Katherine Chacón

 

Un tema, las flores, es apenas un pretexto para que Diego Barboza nos acerque a dos importantes dimensiones de su trabajo. La primera de ellas se refiere al hecho mismo de pintar, acción que para el artista está primordialmente vinculada con lo propiamente pictórico, es decir, con el problema –o el gusto- de componer el cuadro. Esto, que pudiera parecer obvio, es un decisivo punto de partida para comprender el particular carácter de las obras que se hallan reunidas en esta exposición, en donde el tema de las flores tiene mucho del velado dramatismo que caracterizó a las vanitas. 

El espacio del cuadro sigue siendo uno de los problemas que obsesionan a Barboza, quien siempre busca desarticular la lógica del espacio real a partir del establecimiento de relaciones imposibles y absurdas entre los objetos representados y los planos pictóricos. Desde hace algunos años, sin embargo, este gesto casi picaresco viene sufriendo un vuelco dramático. Obras como Cayenas, Entre dos bosques o Selva interior, presentes en esta muestra, dan fe de ello. 
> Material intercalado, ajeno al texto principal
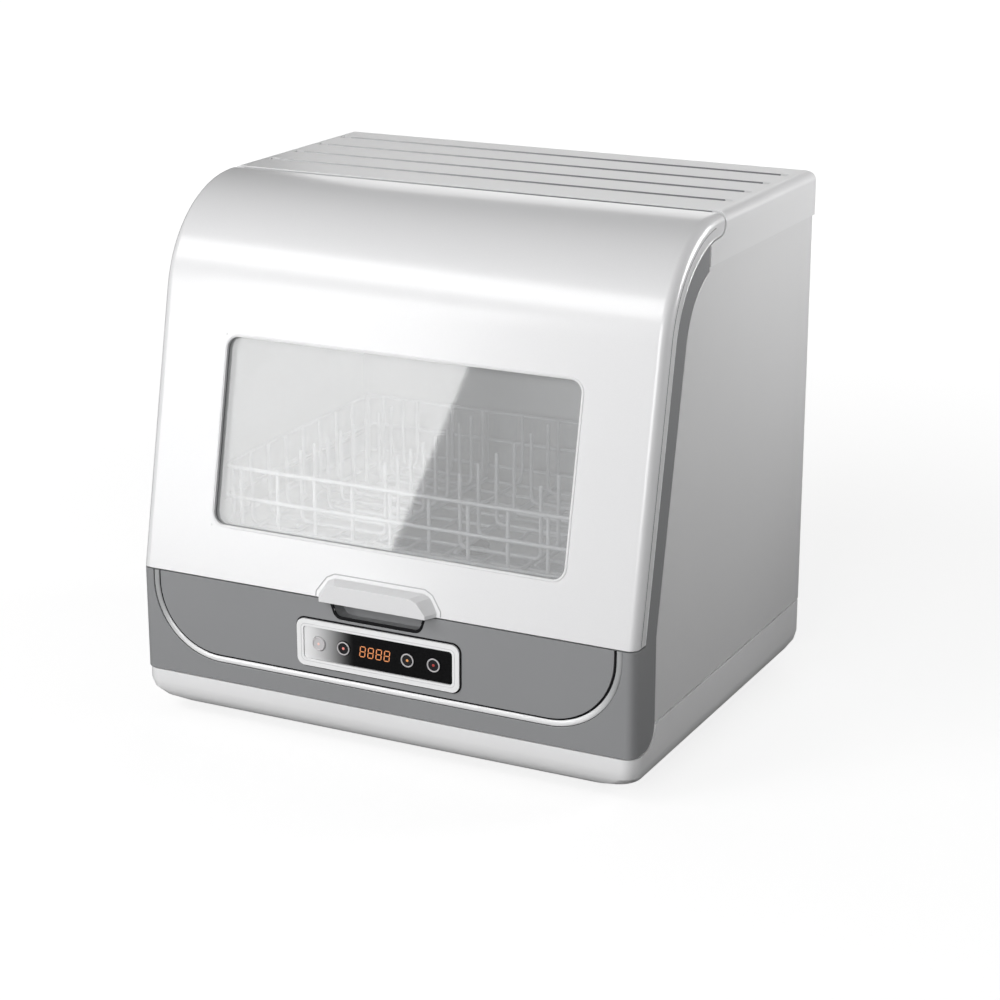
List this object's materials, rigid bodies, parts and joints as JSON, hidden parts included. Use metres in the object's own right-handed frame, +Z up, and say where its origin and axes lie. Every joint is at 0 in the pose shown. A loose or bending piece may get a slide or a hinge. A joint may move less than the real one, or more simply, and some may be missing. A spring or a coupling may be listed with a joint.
{
  "type": "countertop dishwasher",
  "caption": "Countertop dishwasher with a curved lift-up window door, sliding rack, spray arm, grey control panel and a flat grooved top.",
  "frame": {"origin": "middle of the space the machine takes on the worktop, at worktop height", "axes": "-Y out of the door, +X to the right hand of someone facing the door, +Z up"},
  "size_m": [0.45, 0.4, 0.44],
  "materials": {
    "base_plastic": "fine satin, light grey",
    "rubber": "matt black",
    "panel_plastic": "satin silver grey",
    "side_plastic": "satin silver grey",
    "coated_sheet": "satin grey coating",
    "cover_plastic": "satin, light grey",
    "tub_steel": "brushed",
    "seal_rubber": "soft matt",
    "dark_plastic": "satin",
    "filter_plastic": "satin",
    "heater_steel": "plain drawn tube",
    "valve_plastic": "satin",
    "black_plastic": "satin",
    "bezel_plastic": "gloss",
    "black_gloss": "high gloss",
    "board": "lacquered board",
    "rail_steel": "rolled sheet",
    "pin_steel": "turned and polished",
    "door_plastic": "pearl, soft gloss",
    "liner_plastic": "satin",
    "window_glass": "clear, tempered",
    "coated_wire": "smooth nylon coating",
    "basket_plastic": "satin",
    "arm_plastic": "satin",
    "key_plastic": "gloss"
  },
  "bodies": {
    "cabinet": {"base_tray": "base_plastic", "foot_front_left": "rubber", "foot_front_right": "rubber", "foot_rear_left": "rubber", "foot_rear_right": "rubber", "front_frame": "panel_plastic", "side_panel_left": "side_plastic", "side_panel_right": "side_plastic", "rear_panel": "coated_sheet", "top_cover": "cover_plastic", "tub": "tub_steel", "tub_seal": "seal_rubber", "sump": "dark_plastic", "filter_plate": "tub_steel", "filter_cup": "filter_plastic", "heater": "heater_steel", "spray_riser": "dark_plastic", "spray_cap": "dark_plastic", "wash_pump": "dark_plastic", "drain_pump": "dark_plastic", "inlet_valve": "valve_plastic", "drain_connector": "dark_plastic", "cord_gland": "black_plastic", "control_bezel": "bezel_plastic", "control_window": "black_gloss", "control_board": "board", "power_board": "board", "latch_housing": "black_plastic", "rack_rail_left": "rail_steel", "rack_rail_right": "rail_steel", "hinge_rail": "rail_steel", "hinge_bracket_left": "rail_steel", "hinge_bracket_right": "rail_steel", "hinge_pin_left": "pin_steel", "hinge_pin_right": "pin_steel", "screws": "pin_steel"},
    "door": {"door_shell": "door_plastic", "door_liner": "liner_plastic", "window_glass": "window_glass", "window_gasket": "seal_rubber", "door_handle": "door_plastic", "latch_tongue": "pin_steel"},
    "rack": {"dish_rack": "coated_wire", "plate_tines": "coated_wire", "bowl_tines": "coated_wire", "cutlery_basket": "basket_plastic", "rack_slides": "basket_plastic"},
    "arm": {"spray_arm": "arm_plastic"},
    "key_a": {"key_1": "key_plastic"},
    "key_b": {"key_2": "key_plastic"},
    "key_c": {"key_3": "key_plastic"},
    "key_d": {"key_4": "key_plastic"}
  },
  "joints": [
    {"name": "door_hinge", "type": "hinge", "parent": "cabinet", "child": "door", "pos_m": [0, -0.03989, 0.431], "axis": [-1, 0, 0], "range_deg": [0, 75]},
    {"name": "rack_slide", "type": "slide", "parent": "cabinet", "child": "rack", "axis": [0, -1, 0], "range_m": [0, 0.12]},
    {"name": "spray_spin", "type": "hinge", "parent": "cabinet", "child": "arm", "pos_m": [0, -0.02, 0.119], "axis": [0, 0, 1], "continuous": true},
    {"name": "key_a_press", "type": "slide", "parent": "cabinet", "child": "key_a", "axis": [0, 1, 0], "range_m": [0, 0.0008], "stiffness_N_per_m": 300, "springref_m": -0.0004},
    {"name": "key_b_press", "type": "slide", "parent": "cabinet", "child": "key_b", "axis": [0, 1, 0], "range_m": [0, 0.0008], "stiffness_N_per_m": 300, "springref_m": -0.0004},
    {"name": "key_c_press", "type": "slide", "parent": "cabinet", "child": "key_c", "axis": [0, 1, 0], "range_m": [0, 0.0008], "stiffness_N_per_m": 300, "springref_m": -0.0004},
    {"name": "key_d_press", "type": "slide", "parent": "cabinet", "child": "key_d", "axis": [0, 1, 0], "range_m": [0, 0.0008], "stiffness_N_per_m": 300, "springref_m": -0.0004}
  ],
  "couplings": [
    {"joint": "rack_slide", "follows": "door_hinge", "m_per_rad": 0.0916}
  ]
}
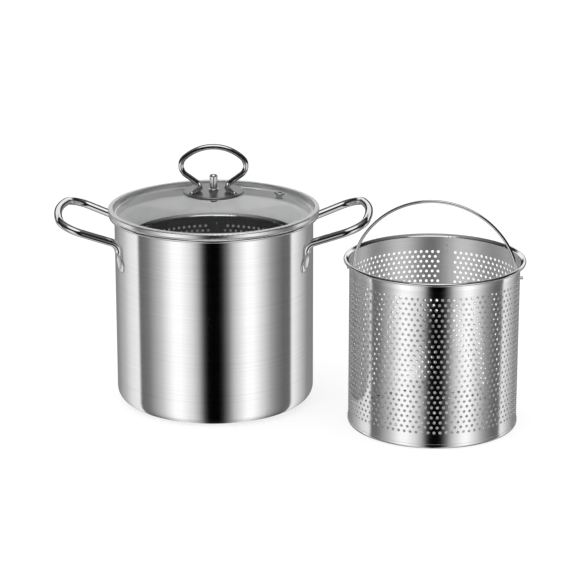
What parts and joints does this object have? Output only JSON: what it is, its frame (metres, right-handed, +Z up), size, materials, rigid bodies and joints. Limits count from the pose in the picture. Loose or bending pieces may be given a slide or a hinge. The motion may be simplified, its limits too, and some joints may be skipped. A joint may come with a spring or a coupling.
{
  "type": "deep fryer pot",
  "caption": "Deep steel pot for frying, with rod handles, a vented glass lid with a wire loop, and perforated baskets with hinged bails, one kind inside and the same beside it.",
  "frame": {"origin": "middle of the pot's underside", "axes": "+Z up out of the pot, +X towards the right handle, -Y towards the viewer"},
  "size_m": [0.467, 0.2712, 0.2637],
  "materials": {
    "pot_steel": "brushed round the pot",
    "rod_steel": "polished",
    "wire_steel": "polished",
    "band_steel": "polished and rolled",
    "plate_steel": "satin",
    "basket_steel": "bright rolled sheet",
    "lid_glass": "clear tempered",
    "silicone": "matt, pale"
  },
  "bodies": {
    "pot": {"pot_body": "pot_steel", "handle_left": "rod_steel", "handle_right": "rod_steel"},
    "basket": {"basket_wall": "basket_steel", "basket_bottom": "basket_steel", "basket_rim": "band_steel"},
    "bail": {"basket_bail": "wire_steel"},
    "lid": {"lid_glass": "lid_glass", "lid_band": "band_steel", "vent_eyelet": "rod_steel", "handle_plate": "plate_steel", "lid_loop": "rod_steel", "cap_nut": "rod_steel", "lid_screw": "rod_steel", "lid_washer": "band_steel", "lower_gasket": "silicone", "upper_gasket": "silicone"},
    "spare_basket": {"spare_basket_wall": "basket_steel", "spare_basket_bottom": "basket_steel", "spare_basket_rim": "band_steel"},
    "spare_bail": {"spare_basket_bail": "wire_steel"}
  },
  "joints": [
    {"name": "basket_lift", "type": "slide", "parent": "pot", "child": "basket", "axis": [0, 0, 1], "range_m": [0, 0.2]},
    {"name": "lid_lift", "type": "slide", "parent": "basket", "child": "lid", "axis": [0, 0, 1], "range_m": [0, 0.15]},
    {"name": "basket_bail_hinge", "type": "hinge", "parent": "basket", "child": "bail", "pos_m": [0, 0, 0.1537], "axis": [1, 0, 0], "range_deg": [-120, 120]},
    {"name": "spare_basket_carry", "type": "slide", "parent": "pot", "child": "spare_basket", "axis": [0.5, -0.5, 0.7071], "range_m": [0, 0.2]},
    {"name": "spare_bail_hinge", "type": "hinge", "parent": "spare_basket", "child": "spare_bail", "pos_m": [0.218, -0.076, 0.1526], "axis": [0.9781, -0.2079, 0], "range_deg": [-170, 170]}
  ]
}
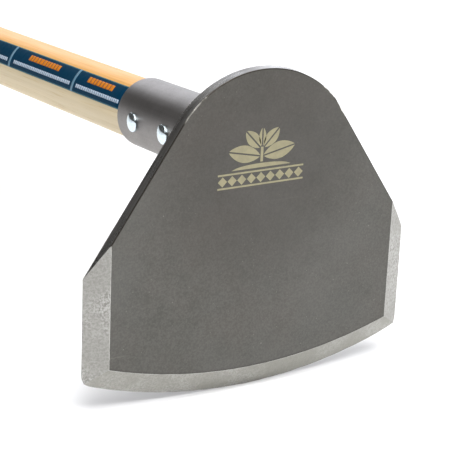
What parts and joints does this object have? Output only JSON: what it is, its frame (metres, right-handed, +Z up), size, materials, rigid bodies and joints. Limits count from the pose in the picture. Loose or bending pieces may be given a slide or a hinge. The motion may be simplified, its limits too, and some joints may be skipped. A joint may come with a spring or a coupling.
{
  "type": "grub hoe",
  "caption": "Grub hoe with a thick rounded steel blade, ground cutting edge, welded socket tube and a long straight riveted ash handle.",
  "frame": {"origin": "on the floor that the hoe stands on, under the middle of its bounding box", "axes": "+Z up, +Y along the handle away from the blade, +X across the blade"},
  "size_m": [0.186, 1.3754, 0.168],
  "materials": {
    "blade_steel": "dark satin plate with brightly ground bevels",
    "socket_steel": "satin",
    "weld_steel": "rough as welded",
    "ash_wood": "clear varnish",
    "rivet_steel": "bright zinc plate",
    "label_vinyl": "printed vinyl sticker"
  },
  "bodies": {
    "root": {"blade": "blade_steel", "socket_tube": "socket_steel", "socket_weld": "weld_steel", "handle": "ash_wood", "rivet_front": "rivet_steel", "rivet_rear": "rivet_steel", "handle_label": "label_vinyl"}
  },
  "joints": []
}
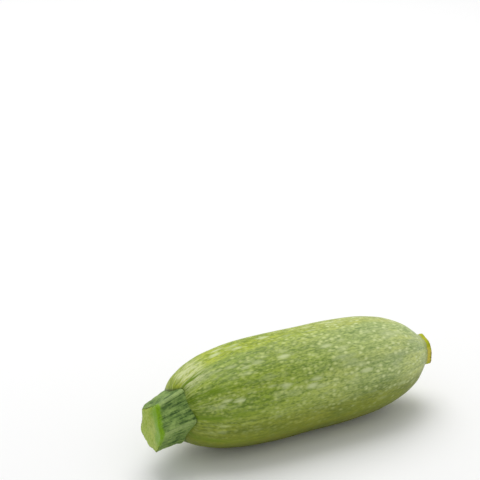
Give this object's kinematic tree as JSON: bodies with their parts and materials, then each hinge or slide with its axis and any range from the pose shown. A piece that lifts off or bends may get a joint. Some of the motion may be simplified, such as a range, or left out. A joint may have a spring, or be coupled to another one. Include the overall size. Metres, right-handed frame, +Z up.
{
  "type": "zucchini",
  "caption": "Short pale green zucchini lying on its side, with mottled waxy skin, a five-ridged cut stalk and a corky flower scar.",
  "frame": {"origin": "middle of the outer box in X and Y, at the height of the surface that the fruit lies on", "axes": "+X from the stalk to the flower end, +Z up as it lies"},
  "size_m": [0.1536, 0.0504, 0.0498],
  "materials": {
    "pale_green_skin": "thin waxy skin with a satin sheen, pale green with yellow-green flecks, pale spots and darker lengthwise streaks",
    "stalk_rind": "fibrous dark green rind with a grey-green bloom, and a moist light green cut end",
    "scar_cork": "dry, rough, olive-tan cork"
  },
  "bodies": {
    "root": {"fruit": "pale_green_skin", "stalk": "stalk_rind", "flower_scar": "scar_cork"}
  },
  "joints": []
}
La mayoría de estas composiciones enfrentan el “ligero realismo” de los elementos florales a un fondo casi indefinible de “vigas”, que desvincula el espacio “tranquilamente burgués” de la composición floral de un entorno reconocible. Estas vigas –que provienen de la representación que hace el artista del techo de su taller, hecho de láminas estriadas- se cruzan para conformar un entramado que sirve de fondo a la composición y, a su vez, actúa como una antesala al vacío, al negro. Barboza utiliza este espacio absurdo para acentuar la atmósfera inquietante y tensa del cuadro: en algunas obras, trae este fondo al primer plano, en otras, coloca elementos “flotantes”, no asentados en el espacio de la composición para destacar la irrealidad de lo representado. 

Esto nos introduce en otra dimensión de la obra de Barboza: la nostalgia, el ámbito de los recuerdos y de la memoria. El pastel pareciera ser el material idóneo para estos trabajos, ya que el artista aplica los pigmentos con una intensidad inusual a la técnica, otorgando al cuadro una calidad aterciopelada y borrosa. 

Pero si bien este apego a imágenes del pasado ha sido constante en toda la producción de Diego, es interesante subrayar la tensión dramática que viene adquiriendo en sus últimos trabajos, gracias al tratamiento del espacio del cuadro, al uso del pastel, al oscurecimiento general de las tonalidades, y a la aplicación del negro como fondo que remite al vacío. 

En el caso que nos ocupa, las flores y los otros objetos –cestos, figurillas, frutas- involucrados en la "composición”, cobran una carga significativa asociada más que a la memoria, a la hondura que conlleva la conciencia de la futililidad de la existencia. 

Las flores, en su delicada y frágil belleza, en su colorido inocente y pasajero, son quizás los elementos de la naturaleza que más adecuadamente nos permitan reflexionar sobre lo que ahora es y mañana no será, el paso del tiempo y lo que éste se lleva consigo, la realidad inexorable del nacer y del morir.